An autonomous institution is subject to State registration in the general procedure, as established by RF legislation in respect to State registration of juridical persons and individual entrepreneurs.
The founder should set tasks for an autonomous institution in compliance with its main type of activity as established by its charter. In accordance with the tasks set by its founder and the liabilities to an insurer in respect to mandatory social insurance, an autonomous institution is to perform its activity related to the works being carried out or to services rendered both free of charge or partly on a commercial basis. The financial backing for the main type of activity, as established by the charter of an autonomous institution, is to be provided in the form of subventions and subsidies allocated from an appropriate budget within the RF budget system, or to be covered from other sources that are not forbidden. The terms and procedure for the tasks to be formulated by the founder and the procedure for the financial backing to be provided are to be established by the RF Government in respect to those autonomous institutions that have been created on the basis of federal property; or by the supreme executive body of state authority of a RF subject – in respect to those autonomous institutions that have been created on the basis of property owned by that RF subject; or by local administration - in respect to those autonomous institutions that have been created on the basis of municipal property, respectively. The services rendered to the population partly on a commercial basis must belong to the range of an autonomous institution’s main type of activity. Other types of activity may be engaged in by an autonomous institution only to the extent that they serve the achievement of the goals, for the achievement of which the said autonomous institution had been created, and only on condition that such types of activity are specified in its charter.
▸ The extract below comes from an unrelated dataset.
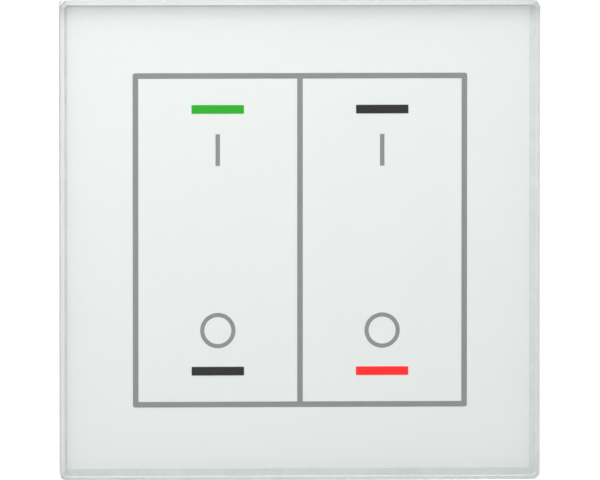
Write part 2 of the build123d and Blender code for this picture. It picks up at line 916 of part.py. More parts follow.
def make_transformer_bobbin():
    """Spool round the middle limb with two flanges, and the base that stands on the board."""
    coil_front, coil_back = coil_ends()
    hole_width = core_middle_limb
    hole_length = core_thickness
    with BuildPart() as transformer_bobbin:
        with BuildSketch(at_depth(coil_back)):
            with Locations((transformer_x, transformer_z)):
                Rectangle(hole_width + 2 * bobbin_wall, hole_length + 2 * bobbin_wall)
        extrude(amount=coil_back - coil_front)
        for flange_back in (coil_back, coil_front + bobbin_flange):
            with BuildSketch(at_depth(flange_back)):
                with Locations((transformer_x, transformer_z)):
                    Circle(coil_radius() + coil_core_gap / 2)
            extrude(amount=bobbin_flange)
        for side in (-1, 1):
            foot_z = transformer_z + side * (core_thickness + bobbin_base_overhang + coil_core_gap) / 2
            with BuildSketch(at_depth(power_board_front)):
                with Locations((transformer_x, foot_z)):
                    Rectangle(core_length, bobbin_base_overhang)
            extrude(amount=power_board_front - coil_back + bobbin_flange)
        with BuildSketch(at_depth(power_board_front)):
            with Locations((transformer_x, transformer_z)):
                Rectangle(core_length, core_thickness + 2 * bobbin_base_overhang + coil_core_gap)
        extrude(amount=transformer_base_height)
        with BuildSketch(at_depth(coil_back)):
            with Locations((transformer_x, transformer_z)):
                Rectangle(hole_width, hole_length)
        extrude(amount=coil_back - coil_front, mode=Mode.SUBTRACT)
    return transformer_bobbin.part


def make_transformer_winding():
    """Taped coil between the bobbin's flanges."""
    coil_front, coil_back = coil_ends()
    winding_back = coil_back - bobbin_flange
    winding_front = coil_front + bobbin_flange
    with BuildPart() as transformer_winding:
        with BuildSketch(at_depth(winding_back)):
            with Locations((transformer_x, transformer_z)):
                Circle(coil_radius())
                Rectangle(
                    core_middle_limb + 2 * bobbin_wall,
                    core_thickness + 2 * bobbin_wall,
                    mode=Mode.SUBTRACT,
                )
        extrude(amount=winding_back - winding_front)
    return transformer_winding.part


def make_can_capacitor(radius, height, x, z):
    """Standing can with a crimp groove near its foot and rounded ends."""
    foot = power_board_front
    top = foot - height
    groove_foot = foot - can_groove_place
    groove_top = groove_foot - can_groove_height
    with BuildPart() as can:
        with BuildSketch(Plane.XY.offset(z)):
            with BuildLine():
                Polyline(
                    (x, foot),
                    (x + radius, foot),
                    (x + radius, groove_foot),
                    (x + radius - can_groove_depth, (groove_foot + groove_top) / 2),
                    (x + radius, groove_top),
                    (x + radius, top),
                    (x, top),
                    close=True,
                )
            make_face()
        revolve(axis=Axis((x, 0, z), (0, 1, 0)))
        rims = edges().filter_by(GeomType.CIRCLE).filter_by_position(Axis.Y, top, top)
        fillet(rims, can_edge)
    return can.part


def make_film_capacitor():
    """Boxed capacitor between the lower board screws."""
    with BuildPart() as film_capacitor:
        with BuildSketch(at_depth(power_board_front)):
            with Locations((0, film_z)):
                Rectangle(film_length, film_thickness)
        extrude(amount=film_height)
        fillet(faces().sort_by(Axis.Y)[0].edges(), film_edge)
    return film_capacitor.part


def make_varistor():
    """Coated disc standing on two leads behind the power board."""
    disc_y = power_board_back + varistor_stand + varistor_radius
    with BuildPart() as varistor:
        with BuildSketch(Plane.XY.offset(varistor_z)):
            with Locations((varistor_x, disc_y)):
                Circle(varistor_radius)
        extrude(amount=varistor_thickness / 2, both=True)
        fillet(edges().filter_by(GeomType.CIRCLE), varistor_edge)
        with BuildSketch(at_depth(disc_y)):
            for side in (-1, 1):
                with Locations((varistor_x + side * lead_spacing / 2, varistor_z)):
                    Circle(lead_radius)
        extrude(amount=disc_y - power_board_back)
    return varistor.part


def make_fuse():
    """Tube fuse with end caps, lying along X on its bent leads behind the power board."""
    fuse_y = power_board_back + fuse_stand + fuse_radius + fuse_cap_step
    cap_radius = fuse_radius + fuse_cap_step
    with BuildPart() as fuse:
        with BuildSketch(Plane.YZ.offset(fuse_x)):
            with Locations((fuse_y, fuse_z)):
                Circle(fuse_radius)
        extrude(amount=fuse_length / 2, both=True)
        for side in (-1, 1):
            cap_x = fuse_x + side * (fuse_length - fuse_cap_length) / 2
            with BuildSketch(Plane.YZ.offset(cap_x)):
                with Locations((fuse_y, fuse_z)):
                    Circle(cap_radius)
            extrude(amount=fuse_cap_length / 2, both=True)
            cap_end_x = fuse_x + side * fuse_length / 2
            with BuildLine(Plane.XY.offset(fuse_z)) as lead_path:
                FilletPolyline(
                    (cap_end_x, fuse_y),
                    (cap_end_x + side * fuse_lead_reach, fuse_y),
                    (cap_end_x + side * fuse_lead_reach, power_board_back),
                    radius=lead_bend,
                )
            with BuildSketch(Plane.YZ.offset(cap_end_x)):
                with Locations((fuse_y, fuse_z)):
                    Circle(lead_radius)
            sweep(path=lead_path.line)
    return fuse.part


def make_contact_bars():
    """Four bent strips: an arm through each cage, a leg to the board and a solder tail."""
    arm_low = cell_low + cage_fit / 2
    tail_front = power_board_front - contact_tail_length
    with BuildPart() as contact_bars:
        for x in terminal_xs:
            with BuildSketch(Plane.YZ.offset(x)):
                with BuildLine():
                    Polyline(
                        (contact_back, arm_low),
                        (contact_front, arm_low),
                        (contact_front, leg_bottom),
                        (power_board_back, leg_bottom),
                        (power_board_back, leg_top),
                        (contact_back, leg_top),
                        close=True,
                    )
                make_face()
            extrude(amount=contact_bar_width / 2, both=True)
            with BuildSketch(at_depth(power_board_back)):
                with Locations((x, (leg_bottom + leg_top) / 2)):
                    Rectangle(contact_tail_width, contact_leg_thickness)
            extrude(amount=power_board_back - tail_front)
    return contact_bars.part


def make_terminal_screw(x):
    """Captive screw: slotted head on its seat in the housing, and a tip that bears on the bar."""
    tip = contact_back + screw_tip_gap
    head_back = screw_seat_back + screw_head_height
    head_edge = screw_head_height * head_round_share
    with BuildPart() as terminal_screw:
        with BuildSketch(Plane.XY.offset(cage_z)):
            with BuildLine():
                Polyline(
                    (x, tip),
                    (x + screw_tip_radius, tip),
                    (x + screw_radius, tip + screw_tip_length),
                    (x + screw_radius, screw_seat_back),
                    (x + screw_head_radius, screw_seat_back),
                    (x + screw_head_radius, head_back - head_edge),
                    (x + screw_head_radius - head_edge, head_back),
                    (x, head_back),
                    close=True,
                )
            make_face()
        revolve(axis=Axis((x, 0, cage_z), (0, 1, 0)))
        with BuildSketch(at_depth(head_back)):
            with Locations((x, cage_z)):
                Rectangle(2 * screw_head_radius, screw_slot_width)
        extrude(amount=screw_slot_depth, mode=Mode.SUBTRACT)
    return terminal_screw.part


def make_terminal_cage(x):
    """Bent ring round the contact bar, with a thick threaded top that the screw draws up."""
    with BuildPart() as terminal_cage:
        with BuildSketch(Plane.XY.offset(cage_low)):
            with Locations((x, (cage_floor + cage_top) / 2)):
                RectangleRounded(cage_width, cage_height, cage_corner)
            with Locations((x, (cage_floor + cage_wall + cage_top - cage_nut) / 2)):
                Rectangle(
                    cage_width - 2 * cage_wall,
                    cage_height - cage_wall - cage_nut,
                    mode=Mode.SUBTRACT,
                )
        extrude(amount=cage_depth)
        with BuildSketch(at_depth(cage_top)):
            with Locations((x, cage_z)):
                Circle(screw_radius + screw_fit)
        extrude(amount=cage_nut, mode=Mode.SUBTRACT)
    return terminal_cage.part


os.makedirs("parts", exist_ok=True)

write(make_glass_plate(), "glass_plate")
write(make_back_print(), "back_print")
write(make_outline_print(), "outline_print")
window_names = ["window_left_on", "window_left_off", "window_right_on", "window_right_off"]
for window_name, (window_x, window_centre_z) in zip(window_names, window_places()):
    write(
        block_between(glass_back, print_back, window_length, window_height, window_x, window_centre_z),
        window_name,
    )
write(make_tape(), "adhesive_frame")
write(make_carrier(), "panel_carrier")
write(make_bracket(), "mounting_bracket")
write(make_clips(), "panel_clips")
write(make_cover(), "sensor_cover")
write(make_module_screws(), "module_screws")
write(make_light_guides(), "light_guides")
write(make_lamps(window_z), "green_leds")
write(make_lamps(-window_z), "red_leds")
write(make_touch_board(), "touch_board")
write(make_touch_electrodes(), "touch_electrodes")
write(
    make_chip(
        touch_board_back,
        1,
        touch_chip_length,
        touch_chip_width,
        touch_chip_height,
        touch_chip_legs,
        chip_leg_pitch,
        0,
        touch_chip_z,
    ),
    "touch_controller",
)
write(make_header_socket(), "header_socket")
write(make_header_pins(), "header_pins")
write(make_housing(), "base_housing")
write(make_power_board(), "power_board")
write(make_board_screws(), "board_screws")
write(make_relay(-relay_x), "relay_left")
write(make_relay(relay_x), "relay_right")
write(make_transformer_core(), "transformer_core")
write(make_transformer_bobbin(), "transformer_bobbin")
write(make_transformer_winding(), "transformer_winding")
write(
    make_can_capacitor(
        inner_width * electrolytic_radius_share,
        board_space * electrolytic_height_share,
        inner_width * electrolytic_x_share,
        inner_height * electrolytic_z_share,
    ),
    "electrolytic_capacitor",
)
write(
    make_can_capacitor(
        inner_width * smoothing_radius_share,
        board_space * smoothing_height_share,
        inner_width * smoothing_x_share,
        inner_height * smoothing_z_share,
    ),
    "smoothing_capacitor",
)
write(make_film_capacitor(), "film_capacitor")
write(make_varistor(), "varistor")
write(make_fuse(), "fuse")
write(
    make_chip(
        power_board_back,
        1,
        rectifier_length,
        rectifier_width,
        rectifier_height,
        rectifier_legs,
        rectifier_leg_pitch,
        inner_width * rectifier_x_share,
        inner_height * rectifier_z_share,
    ),
    "bridge_rectifier",
)
write(
    make_chip(
        power_board_front,
        -1,
        controller_length,
        controller_width,
        controller_height,
        controller_legs,
        chip_leg_pitch,
        0,
        inner_height * controller_z_share,
    ),
    "power_controller",
)
write(make_contact_bars(), "contact_bars")
for terminal_name, terminal_x in zip(terminal_names, terminal_xs):
    write(make_terminal_screw(terminal_x), f"terminal_screw_{terminal_name}")
    write(make_terminal_cage(terminal_x), f"terminal_cage_{terminal_name}")
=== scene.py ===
import json
import math

import bmesh
import bpy
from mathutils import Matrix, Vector


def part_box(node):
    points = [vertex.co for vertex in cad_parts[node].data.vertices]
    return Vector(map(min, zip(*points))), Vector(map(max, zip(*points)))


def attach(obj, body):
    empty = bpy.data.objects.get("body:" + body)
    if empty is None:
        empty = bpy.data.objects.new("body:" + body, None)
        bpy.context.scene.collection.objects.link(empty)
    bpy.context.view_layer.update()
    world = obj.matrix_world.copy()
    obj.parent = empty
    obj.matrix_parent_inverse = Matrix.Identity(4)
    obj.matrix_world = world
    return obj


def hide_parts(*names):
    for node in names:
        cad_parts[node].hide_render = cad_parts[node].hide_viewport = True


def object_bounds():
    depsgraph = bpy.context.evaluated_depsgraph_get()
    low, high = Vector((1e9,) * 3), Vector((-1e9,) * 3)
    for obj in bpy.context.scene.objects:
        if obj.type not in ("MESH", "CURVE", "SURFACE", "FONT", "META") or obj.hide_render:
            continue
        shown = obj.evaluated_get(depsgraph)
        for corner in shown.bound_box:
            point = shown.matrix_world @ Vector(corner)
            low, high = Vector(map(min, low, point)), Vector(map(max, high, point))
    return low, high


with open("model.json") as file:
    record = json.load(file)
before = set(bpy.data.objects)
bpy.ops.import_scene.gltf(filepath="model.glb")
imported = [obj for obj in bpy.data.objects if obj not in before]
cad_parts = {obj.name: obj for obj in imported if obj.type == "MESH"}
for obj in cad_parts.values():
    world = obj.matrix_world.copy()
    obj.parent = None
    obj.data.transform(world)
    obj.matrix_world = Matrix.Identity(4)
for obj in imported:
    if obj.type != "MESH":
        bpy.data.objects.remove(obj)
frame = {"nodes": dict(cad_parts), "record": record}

MM = 0.001
WHITE = (1.0, 1.0, 1.0)
WINDOWS = ["window_left_on", "window_left_off", "window_right_on", "window_right_off"]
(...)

The administrative bodies of an autonomous institution are to be represented by a supervisory board, by the director of an autonomous institution, and by other bodies envisaged in the federal law and in the charter of an autonomous institution (an academic council, an arts board, etc.).
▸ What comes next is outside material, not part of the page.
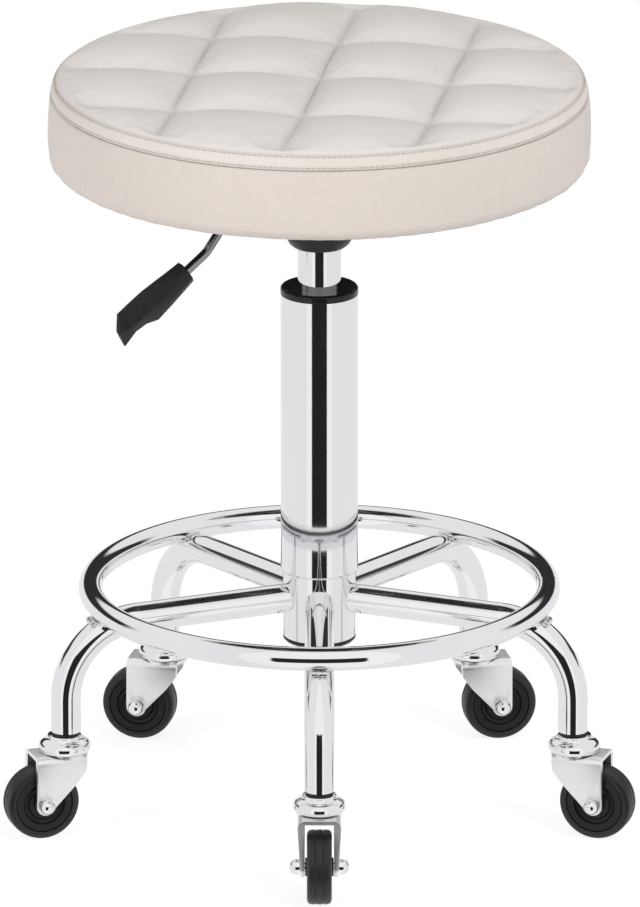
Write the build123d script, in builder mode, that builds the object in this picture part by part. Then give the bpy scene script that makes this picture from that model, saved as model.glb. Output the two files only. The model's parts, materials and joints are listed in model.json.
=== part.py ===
from build123d import *
import os
from math import radians, sqrt, tan

os.makedirs("parts", exist_ok=True)

# A rolling stylist stool. Millimetres, +Z up, origin on the column axis at floor level.
# The first leg points along -Y.

# ---------------------------------------------------------------- sizes
# casters
wheel_diameter = 48.0
wheel_width = 16.0
caster_trail = 17.0
caster_turns = {3: -42.0, 4: 42.0}  # how the rear casters stand swivelled, degrees by leg
tread_depth = 5.0
fork_gauge = 2.5
fork_shoulder_width = 28.5
fork_crown_round = 5.0
fork_side_clearance = 1.5  # wheel face to the fork's cheek, at the axle
fork_head_room = 6.0  # wheel top to the fork's crown
axle_diameter = 6.0
axle_dome_height = 6.4
ball_diameter = 4.0
race_diameter = 33.0
race_height = 10.8
stem_diameter = 11.0
stem_rivet_diameter = 8.0

# base
leg_count = 5
leg_circle_radius = 172.0
leg_tube = 19.0
leg_wall = 2.0
leg_bend_radius = 50.0
spoke_height = 145.0
spoke_slope = 1.5  # degrees down, going outward
ring_inset = 24.0  # ring circle inside the leg circle
ring_tube = 15.5
ring_wall = 1.5
ring_seat_depth = 1.5  # how far the ring is let into each leg
weld_bead = 5.0
sleeve_flange = 2.0
sleeve_depth = 20.0
hub_diameter = 47.0
hub_length = 45.0
hub_above_spoke = 18.0

# column and gas spring
column_diameter = 50.0
column_length = 186.0
column_wall = 1.5
spigot_diameter = 40.0
bush_flange = 5.0
bush_length = 56.0
pressure_tube_diameter = 28.0
pressure_tube_wall = 2.0
rod_diameter = 10.0
stroke = 130.0
seal_length = 16.0
piston_length = 12.0
end_plate_thickness = 5.0
bump_stop_height = 14.0

# seat
seat_diameter = 350.0
seat_depth = 62.0
seat_flat_radius = 100.0
side_height = 47.0  # bottom edge up to the edge band
edge_band_height = 9.0
board_thickness = 12.0
board_inset = 12.0
cover_thickness = 1.5
hem_width = 35.0
cap_gap = 26.5  # column collar to the cap, at the lowest seat position
plate_size = 130.0
plate_gauge = 4.0
bolt_spacing = 100.0
bolt_diameter = 6.0
socket_wall = 4.0
socket_length = 45.0
cap_below_socket = 8.0
cap_wall = 1.6

# lever
lever_angle = 205.0  # where the lever points, degrees from +X
lever_rod = 6.0
lever_pivot_gap = 8.0  # socket to the lever's pin
lever_bend_reach = 52.0
lever_elbow_reach = 80.0
lever_elbow_drop = 39.0
lever_end_reach = 110.0
lever_end_drop = 62.0
lever_bend_radius = 16.0
paddle_reach = 142.3
paddle_drop = 94.5
paddle_thickness = 9.0
button_diameter = 8.0

# clearances
running = 0.06
rolling = 0.08
free = 0.4

# ---------------------------------------------------------------- levels and radii that follow
wheel_radius = wheel_diameter / 2
axle_z = wheel_radius
axle_x = leg_circle_radius + caster_trail
crown_under = wheel_diameter + fork_head_room
crown_top = crown_under + fork_gauge
ball_radius = ball_diameter / 2
race_ball_z = crown_top + free + ball_radius
race_skirt_z = crown_top + 0.7
race_top = race_skirt_z + race_height
leg_end_z = race_top + sleeve_flange
cheek_inner = wheel_width / 2 + fork_side_clearance
cheek_outer = cheek_inner + fork_gauge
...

No joint foundation of autonomous institutions (including by different bodies of authority or local selfgovernment) is allowed.
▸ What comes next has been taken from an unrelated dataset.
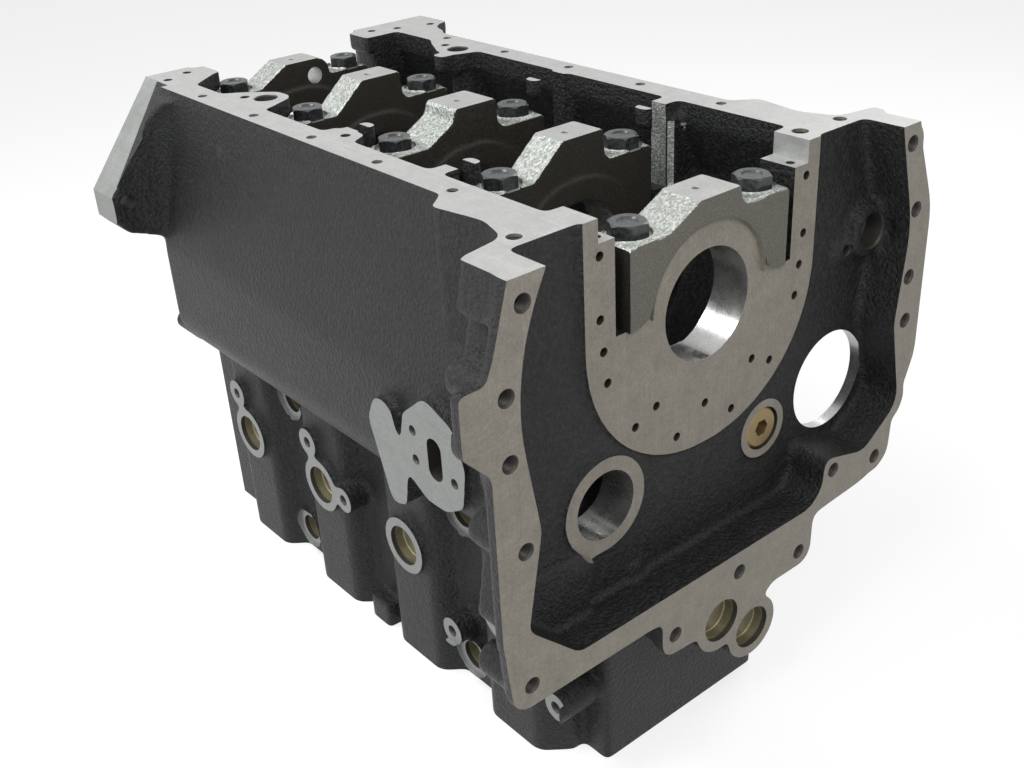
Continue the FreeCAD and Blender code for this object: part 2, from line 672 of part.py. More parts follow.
# Casting: forms inside the cores
def saddles():
    """Bearing saddles, posts beside the caps and camshaft bearings."""
    forms = []
    for number in MAINS:
        half = "thrust_cap_width / 2" if number == 3 else "cap_width / 2"
        middle = bearing_y(number)
        along = (f"{middle} - {half}", f"{middle} + {half}")
        if number == 1:
            along = (REAR_WALL, f"{middle} + {half}")
        if number == 5:
            along = (f"{middle} - {half}", FRONT_FACE)
        forms.append(prism(f"saddle_{number}", "xz", about_crank([
            ("register_half + 14", "register_depth"),
            ("-register_half - 14", "register_depth"),
            ("-register_half - 14", "-20", 30),
            ("-45", "-saddle_drop - 30", 30),
            ("45", "-saddle_drop - 30", 30),
            ("register_half + 14", "-20", 30),
        ]), *along))
        forms.append(rod(f"cam_bearing_{number}", "cam_radius + 9", "y", *along,
                         "-cam_across", "crank_height - cam_drop"))
        for side, sign in (("left", "-"), ("right", "")):
            forms.append(prism(f"bulkhead_{number}_{side}", "xz", about_crank([
                (f"{sign}(rail_inside + 16)", "-saddle_drop"),
                (f"{sign}(rail_inside + 16)", "28"),
                (f"{sign}(post_inside + 14)", "22", 10),
                (f"{sign}(post_inside - 6)", "register_depth", 3),
                (f"{sign}(post_inside - 20)", "-saddle_drop"),
            ]), *along))
            forms.append(post(number, side, sign, along))
    return forms


def post(number, side, sign, along):
    """Upright post between a bulkhead and the sump rail, with a ridge where its core halves meet."""
    middle = bearing_y(number)
    if number in (1, 5):
        inside = "post_inside"
        start, end = along
    else:
        inside = "rail_inside - 3" if (number, side) == (3, "right") else "rear_ledge_half"
        start, end = f"{middle} - post_half", f"{middle} + post_half"
    top = "skirt_depth - 10" if number == 2 else "skirt_depth"
    return prism(f"post_{number}_{side}", "xy", [
        (f"{sign}(rail_inside + 16)", start),
        (f"{sign}({inside} + 4)", start),
        (f"{sign}({inside})", f"(({start}) + ({end})) / 2", 1.5),
        (f"{sign}({inside} + 4)", end),
        (f"{sign}(rail_inside + 16)", end),
    ], "crank_height - 20", f"crank_height + {top}")


def rear_lands():
    """Seal land, camshaft ring and oil plug ring that stand out from the rear wall."""
    inner = f"{REAR_WALL} + 2"
    land = prism("seal_land", "xz", about_crank([
        ("land_half", "skirt_depth"),
        ("-land_half", "skirt_depth"),
        ("-land_half", "-land_half + 4", "land_half - 4"),
        ("land_half", "-land_half + 4", "land_half - 4"),
    ]), LAND_FACE, inner)
    cam_ring = rod("cam_ring", "cam_land_radius", "y", LAND_FACE, inner,
                   "-cam_across", "crank_height - cam_drop")
    cam_tail = rod("cam_ring_tail", "cam_land_radius - 20", "y", LAND_FACE, inner,
                   "-cam_across - 11", "crank_height - cam_drop - 20")
    plug_ring = rod("gallery_ring", "gallery_boss_radius", "y", LAND_FACE, inner,
                    "gallery_across", "crank_height - gallery_drop")
    ledge = prism("recess_ledge", "xz", about_crank([
        ("-190", "-136"),
        ("-120", "-138", 8),
        ("-112", "-160", 10),
        ("-116", "-196"),
        ("-150", "-196"),
        ("-192", "-154"),
    ]), f"{REAR_WALL} - 7", inner)
    tabs = [box(f"locating_tab_{index}", (f"{across} - {half}", f"{across} + {half}"),
                (f"{REAR_WALL} - {proud}", inner),
                (f"crank_height - {drop} - {half} * 0.7", f"crank_height - {drop} + {half} * 0.7"))
            for index, (across, drop, half, proud) in enumerate(
                (("-122", "152", "9", "9"), ("-68", "184", "7", "3")), start=1)]
    wall_bosses = [
        rod("wall_boss_small", "9", "y", f"{REAR_WALL} - 4", inner, "148", "crank_height - 6"),
        rod("wall_boss_large", "21", "y", f"{REAR_WALL} - 9", inner, "171", "crank_height + 4"),
    ]
    return [land, cam_ring, cam_tail, plug_ring, ledge] + tabs + wall_bosses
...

The founder is to play a significant role in organizing the administrative procedures for an autonomous institution. The founder is obliged to approve the charter of an autonomous institution and the introduction thereto of any changes and amendments; to coordinate the decisions concerning the creation of affiliations and the opening of the representative offices of an autonomous institution; to resolve issues relating to the reorganization and liquidation of an autonomous institution; to approve the deed of transfer of property and the division balance sheet; to appoint a liquidation board and to approve the intermediate and final liquidation balance sheet; to appoint and to terminate the powers of the director of an autonomous institution, as well as to conclude and terminate the labor contract with him, if no other procedure for appointing and terminating the powers of the director and (or) for concluding and terminating the labor contract with him is established by the federal law in respect to a given sphere of activity; to consider and approve the proposals put forth by the director of an autonomous institution concerning the transactions in respect to the property of an autonomous institution in the event when, for such transactions to be concluded, the consent of the owner of an institution’s property is required.
The distinctive feature of autonomous institutions, in which they differ from the budget-funded ones, is the presence of a supervisory board, to be formed by the founder, within the structure of their administrative bodies. Among the members of the supervisory board, alongside the representatives of an appropriate branch administrative body and the administrative body for the management of state or municipal property, there should also be representatives of the public. Besides, the supervisory board may incorporate representatives of the labor collective of an autonomous institution, whose number, however, may not be in excess of one-third of the total number of the board’s members. This will ensure that autonomous institutions have a relatively higher degree of autonomy (as compared to budget-funded ones) and are closer to non-commercial organizations controlled by the public (or public ones).
Of the greatest interest in this connection are the certain limitations that have been established by the law in those spheres. Thus, neither the director of an autonomous institution nor his deputies may be members of the supervisory board, while no such restrictions are imposed on any other members of the labor collective. However, no other members of the labor collective may occupy the post of the chairman of the supervisory board.